Rake /(rāk)/
Rake
n.
- An implement consisting of a headpiece having teeth, and a long handle at right angles to it, -- used for collecting hay, or other light things which are spread over a large surface, or for breaking and smoothing the earth.
- A toothed machine drawn by a horse, -- used for collecting hay or grain; a horserake.
- A fissure or mineral vein traversing the strata vertically, or nearly so; -- called also rake-vein. (Mining)
Phrases & Compounds
- Gill rakes
- See under 1st Gill.
Rake
v. t.
imp. & p. p. Raked; p. pr. & vb. n. Raking
- To collect with a rake; as, to rake hay; -- often with up; as, he raked up the fallen leaves.
- To collect or draw together with laborious industry; to gather from a wide space; to scrape together; as, to rake together wealth; to rake together slanderous tales; to rake together the rabble of a town.

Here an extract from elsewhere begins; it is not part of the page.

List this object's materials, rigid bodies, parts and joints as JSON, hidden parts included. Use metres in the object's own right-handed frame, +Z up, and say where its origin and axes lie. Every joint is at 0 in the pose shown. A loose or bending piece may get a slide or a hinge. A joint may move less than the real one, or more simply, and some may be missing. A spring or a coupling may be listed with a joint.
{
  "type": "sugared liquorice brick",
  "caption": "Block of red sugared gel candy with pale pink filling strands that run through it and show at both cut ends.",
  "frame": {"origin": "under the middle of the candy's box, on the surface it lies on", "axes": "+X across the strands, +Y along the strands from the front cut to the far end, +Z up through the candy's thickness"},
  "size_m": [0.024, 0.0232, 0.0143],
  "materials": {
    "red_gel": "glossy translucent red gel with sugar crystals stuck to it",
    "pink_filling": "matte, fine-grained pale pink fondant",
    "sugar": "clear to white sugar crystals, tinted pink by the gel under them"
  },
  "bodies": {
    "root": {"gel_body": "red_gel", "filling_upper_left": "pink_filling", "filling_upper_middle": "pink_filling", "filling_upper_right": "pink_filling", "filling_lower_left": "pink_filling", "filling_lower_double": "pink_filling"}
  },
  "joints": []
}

- To pass a rake over; to scrape or scratch with a rake for the purpose of collecting and clearing off something, or for stirring up the soil; as, to rake a lawn; to rake a flower bed.
-
To search through; to scour; to ransack.
The statesman rakes the town to find a plot.
-
To scrape or scratch across; to pass over quickly and lightly, as a rake does.
Like clouds that rake the mountain summits.

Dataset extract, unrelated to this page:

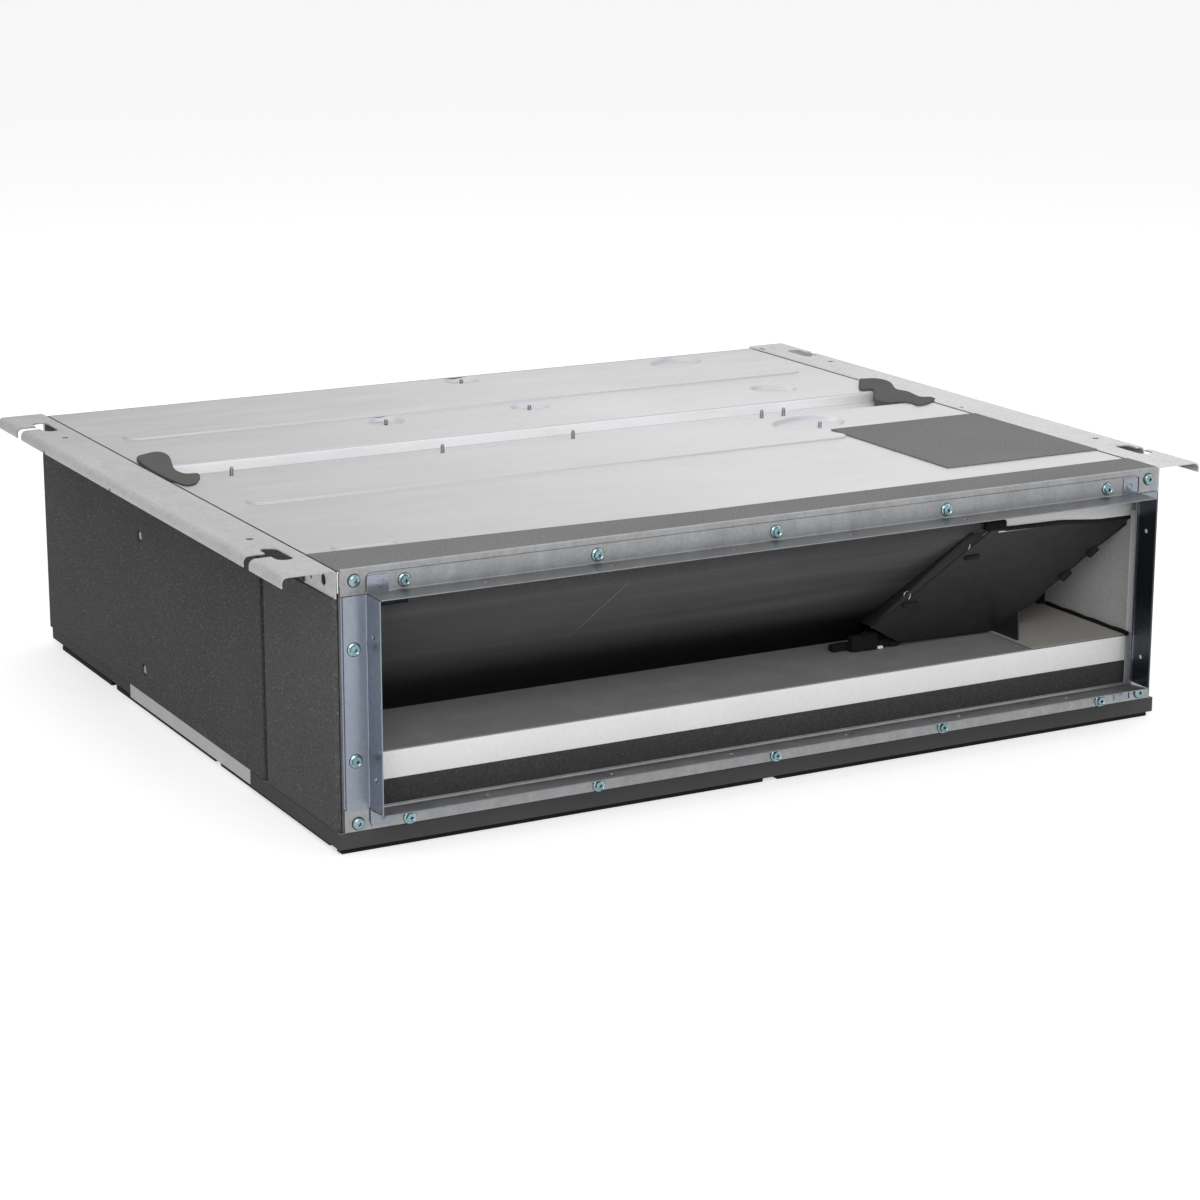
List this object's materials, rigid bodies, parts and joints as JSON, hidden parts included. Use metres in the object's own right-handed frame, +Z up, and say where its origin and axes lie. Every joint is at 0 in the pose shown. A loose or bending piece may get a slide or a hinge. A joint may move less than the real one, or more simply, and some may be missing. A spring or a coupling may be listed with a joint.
{
  "type": "ducted indoor unit",
  "caption": "Concealed ducted air conditioner indoor unit: slotted hanging rails, flanged outlet and inlet, slanted fin coil over a drain pan, sirocco fans on one motor.",
  "frame": {"origin": "middle of the footprint at the underside of the base foam", "axes": "+X right seen from the air outlet, -Y out of the air outlet, +Z up"},
  "size_m": [0.9606, 0.811, 0.25],
  "materials": {
    "galvanised": "hot-dip galvanised sheet, dull, with faint streaks",
    "galvanised_rail": "galvanised sheet, satin, a little darker than the panels",
    "side_insulation": "dark grey closed-cell insulation sheet, matt",
    "base_foam": "black foam sheet, matt",
    "top_foam": "mid grey foam sheet, matt, fine grain",
    "white_foam": "white expanded polystyrene, fine bead texture",
    "lining_foam": "grey lining foam, matt",
    "coil_fins": "aluminium fins with a dark coating",
    "copper": "drawn copper tube",
    "flare_brass": "machined brass",
    "black_plastic": "moulded black plastic",
    "grey_plastic": "moulded grey plastic",
    "shaft_steel": "ground steel",
    "motor_paint": "black painted motor shell"
  },
  "bodies": {
    "casing": {"base_panel_front": "galvanised", "base_panel_rear": "galvanised", "base_edge_tape": "side_insulation", "base_foam_front": "base_foam", "base_foam_rear": "base_foam", "side_panel_left": "galvanised", "side_panel_right": "galvanised", "side_foam_left_front": "side_insulation", "side_foam_left_rear": "side_insulation", "side_foam_right_front": "side_insulation", "side_foam_right_rear": "side_insulation", "hanging_rail_left": "galvanised_rail", "hanging_rail_right": "galvanised_rail", "top_panel_front": "galvanised", "top_panel_rear": "galvanised", "top_foam_strip": "top_foam", "top_foam_pad": "top_foam", "trough_seal_left": "top_foam", "trough_seal_right": "top_foam", "front_frame": "galvanised", "rear_frame": "galvanised", "outlet_flange_top": "galvanised", "outlet_flange_bottom": "galvanised", "outlet_flange_left": "galvanised", "outlet_flange_right": "galvanised", "inlet_flange_top": "galvanised", "inlet_flange_bottom": "galvanised", "inlet_flange_left": "galvanised", "inlet_flange_right": "galvanised", "top_lining": "white_foam", "wall_lining_left": "lining_foam", "wall_lining_right": "lining_foam", "drain_pan": "white_foam", "drain_pan_front_foam": "side_insulation", "drain_pan_liner": "lining_foam", "drain_outlet": "grey_plastic", "drain_collar": "grey_plastic", "coil_fins": "coil_fins", "coil_end_plate_left": "galvanised", "coil_end_plate_right": "galvanised", "coil_tube": "copper", "gas_pipe": "copper", "liquid_pipe": "copper", "flare_nut_gas": "flare_brass", "flare_nut_liquid": "flare_brass", "coil_end_cover": "black_plastic", "cover_gusset": "black_plastic", "fan_partition": "galvanised", "partition_header": "galvanised", "fan_housing_left": "black_plastic", "fan_housing_right": "black_plastic", "fan_motor": "motor_paint", "motor_bracket": "galvanised", "control_box": "galvanised", "control_box_lid": "galvanised"},
    "fan_rotor": {"fan_wheel_left": "grey_plastic", "fan_wheel_right": "grey_plastic", "fan_shaft": "shaft_steel"}
  },
  "joints": [
    {"name": "fan_spin", "type": "hinge", "parent": "casing", "child": "fan_rotor", "pos_m": [0, 0.2325, 0.12035], "axis": [1, 0, 0], "continuous": true}
  ]
}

- To enfilade; to fire in a direction with the length of; in naval engagements, to cannonade, as a ship, on the stern or head so that the balls range the whole length of the deck. (Mil.)
Phrases & Compounds
- To rake up
- To collect together, as the fire (live coals), and cover with ashes
Rake
v. i.
-
To use a rake, as for searching or for collecting; to scrape; to search minutely.

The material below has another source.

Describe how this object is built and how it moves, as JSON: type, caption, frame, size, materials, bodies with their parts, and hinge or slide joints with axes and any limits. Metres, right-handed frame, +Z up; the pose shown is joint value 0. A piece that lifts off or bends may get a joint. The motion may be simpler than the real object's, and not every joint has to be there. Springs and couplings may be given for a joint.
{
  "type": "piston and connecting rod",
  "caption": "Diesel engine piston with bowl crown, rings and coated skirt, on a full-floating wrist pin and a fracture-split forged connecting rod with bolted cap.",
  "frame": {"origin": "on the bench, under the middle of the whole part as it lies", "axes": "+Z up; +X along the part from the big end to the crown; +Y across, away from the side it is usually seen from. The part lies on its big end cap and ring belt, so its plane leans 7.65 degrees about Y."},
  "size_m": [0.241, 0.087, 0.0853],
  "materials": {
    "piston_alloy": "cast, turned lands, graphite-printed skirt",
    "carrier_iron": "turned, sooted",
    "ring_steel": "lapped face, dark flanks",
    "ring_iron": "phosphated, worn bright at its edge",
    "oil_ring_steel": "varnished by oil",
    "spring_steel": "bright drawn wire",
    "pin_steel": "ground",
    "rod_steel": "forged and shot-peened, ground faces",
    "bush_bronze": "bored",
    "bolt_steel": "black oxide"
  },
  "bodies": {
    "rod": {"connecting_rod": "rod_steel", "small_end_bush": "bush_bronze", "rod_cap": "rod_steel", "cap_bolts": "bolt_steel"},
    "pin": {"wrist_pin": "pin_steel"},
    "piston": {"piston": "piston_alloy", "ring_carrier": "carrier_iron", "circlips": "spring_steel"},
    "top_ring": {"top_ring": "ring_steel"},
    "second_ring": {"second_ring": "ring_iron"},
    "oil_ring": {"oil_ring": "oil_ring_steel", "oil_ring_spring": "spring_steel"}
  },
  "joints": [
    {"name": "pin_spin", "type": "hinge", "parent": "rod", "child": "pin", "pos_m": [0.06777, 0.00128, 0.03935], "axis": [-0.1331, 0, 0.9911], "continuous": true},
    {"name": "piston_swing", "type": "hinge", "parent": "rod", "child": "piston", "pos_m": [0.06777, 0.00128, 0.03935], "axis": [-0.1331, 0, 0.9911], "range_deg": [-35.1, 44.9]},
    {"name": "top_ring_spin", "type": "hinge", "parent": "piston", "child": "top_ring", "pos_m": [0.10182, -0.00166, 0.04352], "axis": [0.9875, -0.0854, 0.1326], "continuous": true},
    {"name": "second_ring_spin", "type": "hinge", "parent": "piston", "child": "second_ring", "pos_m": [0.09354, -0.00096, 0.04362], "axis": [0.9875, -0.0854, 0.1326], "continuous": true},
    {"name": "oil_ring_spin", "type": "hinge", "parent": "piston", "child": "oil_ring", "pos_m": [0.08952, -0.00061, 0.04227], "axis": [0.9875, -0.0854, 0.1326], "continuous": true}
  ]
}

One is for raking in Chaucer for antiquated words.
-
To pass with violence or rapidity; to scrape along.
Pas could not stay, but over him did rake.
Rake
n.
- The inclination of anything from a perpendicular direction; as, the rake of a roof, a staircase, etc. (Naut.)
Rake
v. i.
- To incline from a perpendicular direction; as, a mast rakes aft.
Phrases & Compounds
- Raking course
- a course of bricks laid diagonally between the face courses in a thick wall, to strengthen it.
Rake
n.
-
A loose, disorderly, vicious man; a person addicted to lewdness and other scandalous vices; a debauchee; a roué.
An illiterate and frivolous old rake.
Rake
v. i.
- To walk about; to gad or ramble idly. [Prov. Eng.]
- To act the rake; to lead a dissolute, debauched life.
Phrases & Compounds
- To rake out
- to fly too far and wide from its master while hovering above waiting till the game is sprung; -- said of the hawk.